Monday, September 13, 2004

Tim in the closet

People never believe me when I tell them about Tim. They always seem to think I am exagerrating, or making the whole thing up, but I'm not. Tim is real, and he lives in my closet.
No, this is not some metaphor about being secretly gay, Tim might date girls if any of them were brave enough to enter his closet, but they're not, and with good reason. Its just not a place you'd want to go. But back to the point, yes, I have a crazy guy named Tim who lives in my closet. No matter how much I explain that he is literal, my friends are always surprised when they're over at the house, sitting in the living room, and Tim jumps out of the closet raving about something or other. The response is always the same: "Oh my God! I thought you were joking about the crazy guy in the closet!"
But seriously, I'm not. This is the part where I'd tell you he's not really that crazy, and about his redeeming qualities, but he is, and he doesn't really have many. About 10 minutes ago I had to physically throw him out of my room because he had been lecturing for the last 40 minutes about how many eggs are in the refrigerator, how he had counted them, and how it was entirely too many. Trust me, that topic fulfills all its potential for novelty in the first 5 minutes.
My favorite Tim-ism always happens around 10-11pm. He'll be sitting on the couch watching "The Andy Griffith Show" for the 7th time that day, and then suddenly start yelling at everyone else in the living room, "Shut up! Stop talking! I'm trying to sleep!"
Me: Tim, you're sitting up, watching TV, and drinking a beer; you're clearly not trying to sleep.
Tim: Yes I am. No wonder I cant sleep with you guys sitting here talking.
Me: Tim, you havent even gone to your room yet.
Tim: I will soon.
Me: Then you can start bitching about trying to sleep then.
Tim: If I do, will you stop talking?
Me: No, this is our living room. Its the place where we socialize. But you might find it less noisy when you're in a different room.

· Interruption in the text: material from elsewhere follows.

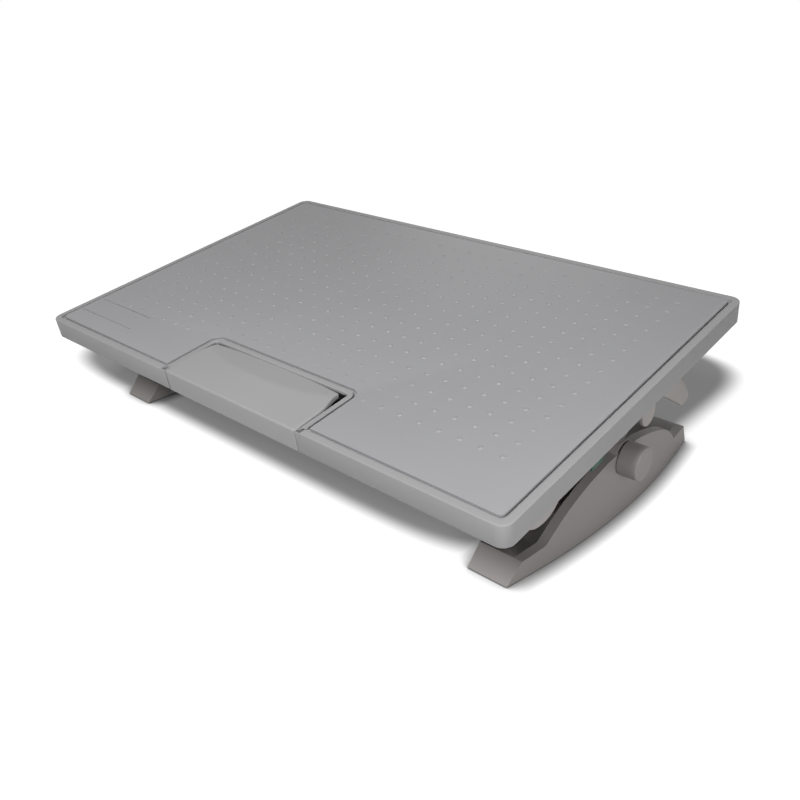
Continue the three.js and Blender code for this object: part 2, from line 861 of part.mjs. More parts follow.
// Slider: hub on the shaft, guide plate with windows, brake rib and a spigot for the beam
function slider() {
  const x0 = sliderPlateX;
  const x1 = sliderPlateX + sliderPlateThickness;
  const plate = prismX(
    roundedRect(-sliderHalfLength, -sliderBottom, sliderHalfLength, sliderTop, sliderCornerRadius),
    x0,
    x1,
    cornerSteps,
  );
  const windowY = (hubRadius + sliderHalfLength - grooveDepth) / 2;
  const windows = [-1, 1].map((side) => {
    const y0 = side * windowY - sliderWindowWidth / 2;
    const z0 = (sliderTop - sliderBottom - sliderWindowHeight) / 2;
    return prismX(
      roundedRect(
        y0,
        z0,
        y0 + sliderWindowWidth,
        z0 + sliderWindowHeight,
        sliderWindowRadius,
      ),
      x0 + sliderPlateThickness / 2,
      x1 + overrun,
      cornerSteps,
    );
  });
  const hub = rodX(hubRadius, hubInnerX, hubOuterX, 0, 0, midSides);
  const ribY = shoeFaceY - seatGap;
  const brakeRib = box(
    [x0 - brakeRibLength, ribY - brakeRibWidth, -sliderBottom],
    [x0 + sliderPlateThickness / 2, ribY, sliderTop],
  );
  const inside = beamWall + runningGap;
  const spigot = box(
    [x0 - spigotLength, beamSetback - beamDepth / 2 + inside, beamTop - beamHeight + inside],
    [x0 + sliderPlateThickness / 2, beamSetback + beamDepth / 2 - inside, beamTop - inside],
  );
  const bore = rodX(
    bushRadius + runningGap,
    hubInnerX - overrun,
    hubOuterX + overrun,
    0,
    0,
    midSides,
  );
  const seat = rodX(
    bushFlangeRadius + runningGap,
    hubInnerX - overrun,
    hubInnerX + bushFlange,
    0,
    0,
    midSides,
  );
  return cut(join(cut(plate, ...windows), hub, brakeRib, spigot), bore, seat);
}

function carriageBeam() {
  const half = sliderPlateX - seatGap;
  const y0 = beamSetback - beamDepth / 2;
  const y1 = beamSetback + beamDepth / 2;
  const z0 = beamTop - beamHeight;
  const outline = rect(y0, z0, y1, beamTop);
  const wall = beamWall;
  outline.holes.push(rect(y0 + wall, z0 + wall, y1 - wall, beamTop - wall));
  return prismX(outline, -half, half);
}

// Shaft, bush and washer, turned about the tilt axis
function crossShaft() {
  return turnedX([
    [shaftBore, -shaftHalfLength],
    [shaftBore, shaftHalfLength],
    [shaftRadius, shaftHalfLength],
    [shaftRadius, -shaftHalfLength],
    [shaftBore, -shaftHalfLength],
  ], midSides);
}

function bush() {
  const inner = shaftRadius + runningGap;
  return turnedX([
    [inner, hubInnerX],
    [inner, hubOuterX],
    [bushRadius, hubOuterX],
    [bushRadius, hubInnerX + bushFlange - seatGap],
    [bushFlangeRadius, hubInnerX + bushFlange - seatGap],
    [bushFlangeRadius, hubInnerX],
    [inner, hubInnerX],
  ], midSides);
}

function frictionWasher() {
  const inner = shaftRadius + runningGap;
  const x0 = hubOuterX + seatGap;
  const x1 = legInnerX - seatGap;
  return turnedX([
    [inner, x0],
    [inner, x1],
    [hubRadius, x1],
    [hubRadius, x0],
    [inner, x0],
  ], midSides);
}

// Leg outlines: two plans with the outer edge bowed, one with a straight and one with a bowed
// inner edge, then the arched side view and the low foot with its base plate
function bowedEdge(shape, x, rearwards) {
  const ends = rearwards ? [-legFrontReach, legRearReach] : [legRearReach, -legFrontReach];
  shape.lineTo(x, ends[0]);
  shape.quadraticCurveTo(x + 2 * legBow, bowMiddle, x, ends[1]);
}

function footPlan(inner, outer) {
  const shape = new THREE.Shape();
  shape.moveTo(inner, -legFrontReach - overrun);
  shape.lineTo(outer, -legFrontReach - overrun);
  bowedEdge(shape, outer, true);
  shape.lineTo(outer, legRearReach + overrun);
  shape.lineTo(inner, legRearReach + overrun);
  return shape;
}

function bandPlan(inner, outer) {
  const shape = new THREE.Shape();
  shape.moveTo(inner, -legFrontReach - overrun);
  shape.lineTo(outer, -legFrontReach - overrun);
  bowedEdge(shape, outer, true);
  shape.lineTo(outer, legRearReach + overrun);
  shape.lineTo(inner, legRearReach + overrun);
  bowedEdge(shape, inner, false);
  return shape;
}

function archSide(inset, bottom) {
  const slope = Math.atan2(toeHeight, toeRun);
  const toeY = (z) => inset / Math.sin(slope) + z / Math.tan(slope);
  const centreZ = archTopHeight - archRadius;
  const radius = archRadius - inset;
  const rise = archBaseHeight - inset - centreZ;
  const angle = Math.asin(rise / radius);
  const toeTop = toeHeight - inset;
  const shape = new THREE.Shape();
  shape.moveTo(toeY(bottom) - legFrontReach, bottom);
  shape.lineTo(toeY(toeTop) - legFrontReach, toeTop);
  shape.lineTo(archCentre - radius * Math.cos(angle), archBaseHeight - inset);
  shape.absarc(archCentre, centreZ, radius, Math.PI - angle, angle, true);
  shape.lineTo(legRearReach - toeY(toeTop), toeTop);
  shape.lineTo(legRearReach - toeY(bottom), bottom);
  return shape;
}

function footSide(inset, bottom) {
  const slope = Math.atan2(toeHeight, toeRun);
  const toeY = (z) => inset / Math.sin(slope) + z / Math.tan(slope);
  const toeTop = toeHeight - inset;
  const plateTop = basePlateHeight - inset;
  const flat = toeRun + toeTopLength;
  const shape = new THREE.Shape();
  shape.moveTo(toeY(bottom) - legFrontReach, bottom);
  shape.lineTo(toeY(toeTop) - legFrontReach, toeTop);
  shape.lineTo(flat - legFrontReach - inset / 2, toeTop);
  shape.lineTo(flat + footRampRun - legFrontReach - inset / 2, plateTop);
  shape.lineTo(legRearReach - flat - footRampRun + inset / 2, plateTop);
  shape.lineTo(legRearReach - flat + inset / 2, toeTop);
  shape.lineTo(legRearReach - toeY(toeTop), toeTop);
  shape.lineTo(legRearReach - toeY(bottom), bottom);
  return shape;
}

// Leg: bowed arch wall with a top band and ribs, hollow foot, and a hub for the shaft's end
function legRibs(near, far, floorZ) {
  const inner = legOuterX - archBandWidth + legRibSetback;
  const plan = bandPlan(inner, legOuterX - legSkin / 2);
  const room = prismZ(plan, floorZ - overrun, archTopHeight, bowSteps).intersect(
    prismX(archSide(legSkin / 2, floorZ), near, far, archSteps),
  );
  return legRibTurns.map((turn) => {
    const rib = new THREE.BoxGeometry(far - near, archRadius, legRibWidth);
    rib.translate((near + far) / 2, (archRadius + legHubRadius) / 2, 0);
    rib.rotateX(turn - Math.PI / 2);
    rib.translate(0, 0, tiltAxisHeight);
    return solid(rib).intersect(room);
  });
}

function legHubSupports() {
  const z0 = basePlateHeight - legSkin / 2;
  const web = box(
    [legInnerX + legSkin, -legSkin / 2, z0],
    [legFaceX - legSkin / 2, legSkin / 2, tiltAxisHeight - shaftRadius - legSkin],
  );
  const gusset = new THREE.Shape();
  gusset.moveTo(-2 * legHubRadius, z0);
  gusset.lineTo(2 * legHubRadius, z0);
  gusset.lineTo(legHubRadius / 2, tiltAxisHeight - legHubRadius / 2);
  gusset.lineTo(-legHubRadius / 2, tiltAxisHeight - legHubRadius / 2);
  const x0 = legInnerX + 3 * (legSkin / 2);
  return join(web, prismX(gusset, x0, x0 + legSkin));
}

function leg() {
  const floorZ = soleThickness + seatGap;
  const far = legOuterX + 3 * legBow;
  const near = legInnerX - overrun;
  const tall = [floorZ - overrun, archTopHeight + overrun];
  const skinX = legOuterX - legSkin;
  const bandX = legOuterX - archBandWidth;
  const arch = prismX(archSide(0, floorZ), near, far, archSteps);
  const foot = prismX(footSide(0, floorZ), near, far);
  const band = prismZ(bandPlan(bandX, legOuterX), ...tall, bowSteps).intersect(arch);
  const base = prismZ(footPlan(legInnerX, legOuterX), ...tall, bowSteps).intersect(foot);
  const archVoid = prismX(archSide(legSkin, floorZ), near, far, archSteps);
  const bandVoid = prismZ(bandPlan(bandX - overrun, skinX), ...tall, bowSteps);
  const recess = cut(bandVoid.intersect(archVoid), foot);
  const pocketPlan = prismZ(footPlan(legInnerX + legSkin, skinX), ...tall, bowSteps);
  const pocket = pocketPlan.intersect(prismX(footSide(legSkin, -overrun), near, far));
  const shell = cut(join(cut(join(band, base), recess), ...legRibs(near, far, floorZ)), pocket);
  const hub = rodX(legHubRadius, legInnerX, legFaceX - legSkin / 2, 0, tiltAxisHeight);
  const boreEnd = shaftHalfLength + seatGap;
  const bore = rodX(shaftRadius + seatGap, near, boreEnd, 0, tiltAxisHeight);
  const holeRadius = studRadius + studHoleGap;
  const studHole = rodX(holeRadius, near, far, 0, tiltAxisHeight, smallSides);
  return cut(join(shell, hub, legHubSupports()), bore, studHole);
}

// Sole: non-slip plate under the whole foot, with a key that fits up into the foot's pocket
function sole() {
  const far = legOuterX + 3 * legBow;
  const near = legInnerX - overrun;
  const edges = [legInnerX + soleInset, legOuterX - soleInset];
  const plateSide = rect(soleInset - legFrontReach, 0, legRearReach - soleInset, soleThickness);
  const plate = prismZ(footPlan(...edges), -overrun, soleThickness + overrun, bowSteps);
  const keyInset = legSkin + runningGap;
  const keyEnd = toeRun + keyInset;
  const keySide = rect(
    keyEnd - legFrontReach,
    soleThickness / 2,
    legRearReach - keyEnd,
    soleThickness + soleKeyHeight,
  );
  const keyPlan = footPlan(legInnerX + keyInset, legOuterX - keyInset);
  const key = prismZ(keyPlan, 0, basePlateHeight, bowSteps);
  return join(
    plate.intersect(prismX(plateSide, near, far)),
    key.intersect(prismX(keySide, near, far)),
  );
}

// Knob, hollow behind with a boss round its stud
function knob() {
  const x0 = knobX;
  const x1 = knobX + knobLength;
  const bore = studRadius + seatGap;
  const inside = knobRadius - knobWall;
  return turnedX([
    [bore, x0],
    [bore, x0 + studInKnob + seatGap],
    [0, x0 + studInKnob + seatGap],
    [0, x1],
    [knobRadius - knobEdge, x1],
    [knobRadius - knobEdge / 4, x1 - knobEdge / 4],
    [knobRadius, x1 - knobEdge],
    [knobRadius, x0],
    [inside, x0],
    [inside, x0 + knobHollow],
    [knobBossRadius, x0 + knobHollow],
    [knobBossRadius, x0],
    [bore, x0],
  ]);
}

function stud() {
  return rodX(studRadius, shaftHalfLength - studInShaft, knobX + studInKnob, 0, 0, smallSides);
}

// The left pieces are the right ones mirrored
function addPair(group, name, manifold, look) {
  addPiece(group, "right_" + name, manifold, look());
  addPiece(group, "left_" + name, mirrored(manifold), look());
}

// Stand: what stays on the floor
const stand = new THREE.Group();
addPair(stand, "leg", leg(), legPlastic);
addPair(stand, "sole", sole(), rubber);

// What is centred on the tilt axis but doesn't tilt
const axle = new THREE.Group();
axle.position.z = tiltAxisHeight;
addPiece(axle, "cross_shaft", crossShaft(), steel());
addPair(axle, "knob", knob(), legPlastic);
addPair(axle, "knob_stud", stud(), steel);

// What tilts, drawn level and turned to the rest tilt
const tilting = new THREE.Group();
tilting.position.z = tiltAxisHeight;
tilting.rotation.x = THREE.MathUtils.degToRad(restTiltDegrees);
addPair(tilting, "slider", slider(), legPlastic);
addPair(tilting, "hub_bush", bush(), acetal);
addPair(tilting, "friction_washer", frictionWasher(), acetal);
addPiece(tilting, "carriage_beam", carriageBeam(), steel());
addPiece(tilting, "deck_frame", deckFrame(), deckPlastic());
addPiece(tilting, "top_panel", topPanel(), panelPlastic());
addPair(tilting, "guide_bracket", guideBracket(), legPlastic);
addPair(tilting, "side_rail", sideRail(), legPlastic);
addPair(tilting, "height_mark", heightMark(), markGreen);
bracketScrewPlaces(1).forEach((place, i) =>
  addPair(tilting, "bracket_screw_" + (i + 1), bracketScrew(place), steel),
);
addPiece(tilting, "pedal", pedal(), deckPlastic());
const hingeRodHalf = openingHalf + skirtWall;
const hingeRod = rodX(hingeRodRadius, -hingeRodHalf, hingeRodHalf, hingeY, hingeZ, smallSides);
addPiece(tilting, "pedal_hinge_rod", hingeRod, steel());
for (const side of [-1, 1]) {
  const spring = new THREE.Mesh(torsionSpring(), steel());
  spring.name = (side > 0 ? "right" : "left") + "_pedal_spring";
  spring.position.set(side * springX, hingeY, hingeZ);
  tilting.add(spring);
}
const barHalf = sliderPlateX - barToSlider;
addPiece(
  tilting,
  "brake_bar",
  rodX(brakeBarRadius, -barHalf, barHalf, -brakeBarSetback, brakeBarZ, smallSides),
  steel(),
);
addPair(tilting, "push_rod", pushRod(), steel);
addPair(tilting, "brake_shoe", brakeShoe(), rubber);

// The frame's origin is on the floor, at the middle of the whole footrest
const footrest = new THREE.Group();
footrest.add(stand, axle, tilting);
footrest.updateMatrixWorld(true);
const bounds = new THREE.Box3().setFromObject(footrest, true);
footrest.position.y = -(bounds.min.y + bounds.max.y) / 2;

const model = new THREE.Group();
model.add(footrest);

export default model;
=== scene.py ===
# %% [markdown]
# # A tilting footrest for under a desk
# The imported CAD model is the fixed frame: every piece below takes its place from it and rides
# on one of its bodies, so the deck still tilts and sinks and the pedal still moves. We model
# in millimetres, in the deck's own level space or the floor's, and a matrix carries each
# finished mesh to its place in metres.

# %% Load the frame
import json
import math

import bmesh
import bpy
from mathutils import Matrix, Vector


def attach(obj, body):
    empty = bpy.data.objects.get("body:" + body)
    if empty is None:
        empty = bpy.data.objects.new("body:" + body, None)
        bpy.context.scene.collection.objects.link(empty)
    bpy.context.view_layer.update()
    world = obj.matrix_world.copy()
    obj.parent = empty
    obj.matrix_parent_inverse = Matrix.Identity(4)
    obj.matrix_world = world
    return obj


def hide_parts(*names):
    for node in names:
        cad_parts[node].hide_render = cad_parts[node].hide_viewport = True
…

This exchange would be less remarkable if we didnt have it at least twice every week.
He also argues that we should help conservation; that washing the dishes is a terrible waste of water, yet he (seriously) uses an entire roll of toilet paper every day. No, I dont know what he does with that much toilet paper, all I know is that it disappears.
Well, Tim may be a bit odd, and he may be a bit of a misogynist, and he may be messy, and occasionally attack a guest if left alone, but . . . well . . . yeah . . . oh! He's a hell of a violin player. I knew there was something positive to say about him. And he does make life a bit more interesting. Kind of makes you feel like there's a studio audience out there watching the popular sitcom "Rob's Apartment."

2 Comments:

Blogger Badpatty said...

Your own personal Lazlo Hollyfeld! Damn, I'm jealous. I thought that I already had all of the cool memorabilia from Real Genius, but you've topped me here.

Does he try to wear your pajamas?

1:06 AM  
Blogger Psilocide said...

Yes, he really, actually lives in the closet. And no, I dont have any pajamas for him to borrow.